In light of that, we need to ask what is the basis for the police assumption that anyone on the streets is a protestor, and worse, that any protestor is a violent terorrist? Did no one remember the effects of penning the crowd in Oxford Circus in 2001? The workers penned in for six to eight hours while trying to get back to their jobs after lunch? The tourists trapped on their way to the tube, unable to exit despite displaying their air tickets and passports to the police? The effects of dehydration and heat prostration on that summertime crowd? Tomlinson's killing, and the tactics of corralling which caused it, did not exist in a vacuum.

But the more telling effect of 'kettling' may well be on the police themselves. Like a rugby team in the locker room before a match, or football supporters in the pub for four hours before the match, they are psyching themselves up for conflict, and after six hours on containment, there is aggro bursting to get out.

Given that, why are the police allowed to disguise their identities? In man who hit and shoved Tomlinson wore a balaclava, no warrant card or other ID number was visible on his clothing, and that appears to be the case with the other officers present. This goes back at least to the days of the miners' strike, although then the police were also trying to disguise the fact they were using soldiers to beef up their ranks.

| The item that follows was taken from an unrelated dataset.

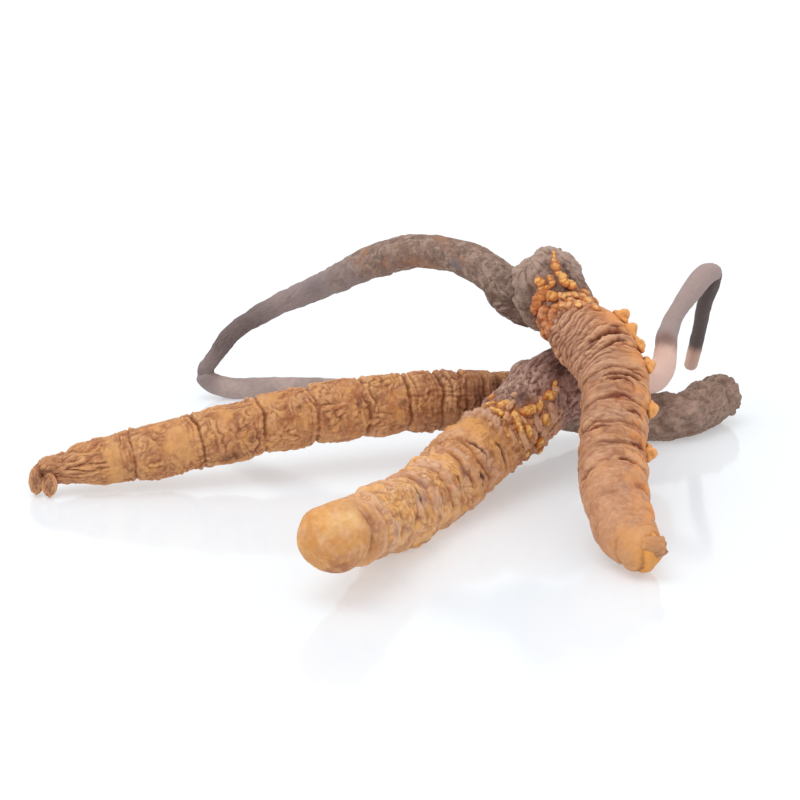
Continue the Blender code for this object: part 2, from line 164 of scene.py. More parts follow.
# Beads: distance, degrees round the body, half length, half width and turn away from the length
RIGHT_BEADS = [
    (41.6, 105, 0.40, 0.15, 169), (40.9, 107, 0.42, 0.25, 169), (40.0, 108, 0.46, 0.36, 165),
    (38.9, 107, 0.46, 0.38, 178), (38.3, 103, 0.48, 0.42, 15), (37.5, 105, 0.48, 0.40, 32),
    (37.1, 94, 0.55, 0.42, 18), (36.6, 89, 0.46, 0.36, 21), (36.5, 121, 0.70, 0.38, 49),
    (35.8, 91, 0.68, 0.38, 49), (34.3, 80, 0.56, 0.44, 160), (34.3, 103, 0.70, 0.38, 52),
    (32.3, 90, 0.50, 0.42, 164), (35.0, 129, 0.82, 0.44, 50), (35.6, 145, 0.40, 0.34, 54),
    (36.9, 137, 0.58, 0.46, 46), (37.5, 150, 0.56, 0.46, 110), (37.2, 162, 0.54, 0.40, 135),
    (37.0, 173, 0.46, 0.34, 131), (36.1, 170, 0.68, 0.46, 112), (35.1, 161, 0.56, 0.38, 133),
    (35.3, -177, 0.56, 0.42, 133), (34.6, -172, 0.56, 0.42, 90), (38.9, 140, 0.54, 0.42, 28),
    (38.2, 142, 0.34, 0.26, 153), (38.6, 122, 0.40, 0.30, 3), (38.0, 123, 0.42, 0.26, 149),
    (35.5, 77, 0.44, 0.34, 180), (35.2, 110, 0.36, 0.28, 69), (37.8, 133, 0.28, 0.24, 51),
    (33.6, 112, 0.40, 0.26, 80), (36.2, 106, 0.34, 0.28, 40), (36.4, -160, 0.55, 0.42, 80),
    (35.4, -148, 0.60, 0.42, 95), (36.3, 62, 0.52, 0.40, 100), (35.2, 45, 0.60, 0.42, 85),
]
MIDDLE_BEADS = [
    (37.7, 85, 0.74, 0.44, 169), (35.9, 93, 0.60, 0.46, 163), (36.4, 78, 0.48, 0.34, 74),
    (37.1, 49, 0.70, 0.50, 54), (39.1, 45, 0.95, 0.46, 168), (40.7, 39, 0.60, 0.36, 21),
    (41.1, 42, 0.34, 0.30, 145), (42.5, 38, 0.56, 0.42, 153), (43.9, 44, 0.46, 0.20, 29),
    (40.4, 15, 0.62, 0.48, 90), (37.6, 19, 0.62, 0.40, 69), (36.6, 34, 0.50, 0.32, 90),
    (34.7, 41, 0.50, 0.26, 71), (38.9, -16, 0.50, 0.36, 80), (37.4, -30, 0.54, 0.36, 95),
    (39.6, -44, 0.46, 0.34, 70), (37.6, 112, 0.50, 0.36, 100), (39.2, 128, 0.48, 0.34, 30),
]
# Tan folds of skin among the middle beads, given in the same way
MIDDLE_FLAPS = [
    (39.8, 82, 0.36, 0.32, 11), (38.2, 74, 0.70, 0.24, 12), (36.7, 64, 0.56, 0.28, 24),
    (37.8, 41, 0.52, 0.16, 90), (43.5, 38, 0.30, 0.24, 146), (41.5, 47, 0.28, 0.22, 144),
    (41.4, 8, 0.50, 0.40, 72), (39.2, 20, 0.70, 0.36, 78), (38.4, 6, 0.66, 0.36, 90),
    (36.4, 12, 0.80, 0.34, 100), (35.3, 26, 0.66, 0.30, 90), (39.8, -6, 0.56, 0.38, 85),
    (41.9, 24, 0.44, 0.30, 40),
]

# Gaps between the points of the grids, which keep each mesh under its limit
SKIN_SPACING = 0.105
RIGHT_SKIN_SPACING = 0.11
STALK_SPACING = 0.125


# Brings the noise to about -1 to 1
NOISE_GAIN = 1.7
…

The case has now been referred to the 'Independent' Police Clearance, oh sorry, Complaints Commission, which means no officials need speak about it while it is under 'investigation'. But rest assured, had not spectator footage been available, showing Tomlinson (who may have been struck previously, if the time sequence with the eventually-released Channel 4 footage is right) meandering away, trying to get home, leaning on a bollard, with his back to advancing police dog handlers. One cop, to his right, gives him a slight push as a dog runs into his back. At this, another comes up from his left, whacks him with his truncheon, and shoves him face first to the pavement. He lies on the ground, apparently remonstrating, then gets up and groggily continues, trying to get back to his shelter.

When deMenezes was gunned down, the police immediately spun the story for the gullible press: he had jumped the ticket gates, he was wearing a heavy coat which might have concealed a bomb, he had run from police, the police had identified themselves before firing; all of which were quickly shown to be lies.

When the current 'I' PCC investigation comes out, will the media remember to ask where the police's own CCTV footage from Cornhill is, and check to see how it's edited. It is interesting that we now live in a society where our every move is monitored, yet when that surveillance might work against those in the 'justice' system, it miraculously disappears. Remember, in the Menezes case, all the CCTV cameras in and around Stockwell tube just happened to have 'malfunctioned' simultaneously. By strange coincidence, the judge, 'Sir' Stephen Richards, who handled the Menezes family's case against the police, was himself accused of twice exposing himself to a woman on a commuter train. He elected to have his case heard before a judge, not a jury, and where that judge admitted he was taking his colleague's word over the member of the public, in what boiled down to 'she said, he said', he at least had the grace to say it was only because he laacked 'corroborative evidence'. That evidence, of course, might have been found on the CCTV tapes from Waterloo, except when the police finally got around to checking those cameras, delayed because of their 'heavu case load', they 'discovered' the tapes had been erased, as scheduled, the day before.

Finally, why was the BBC 'not interested' in the spectator footage when the Guardian offered it to them? And why is the story now being buried underneath Quick's resignation. One hopes the raid on the 'possibly aligned to Al Queda cell' produces more results than the one on the Plymouth 'bomb factory' where a family was planning to unleash 'terror' during the G20'; all of them have been released, without charge, to a chorus of silence from the media. They were too busy checking the video to see what Bob Quick's papers said.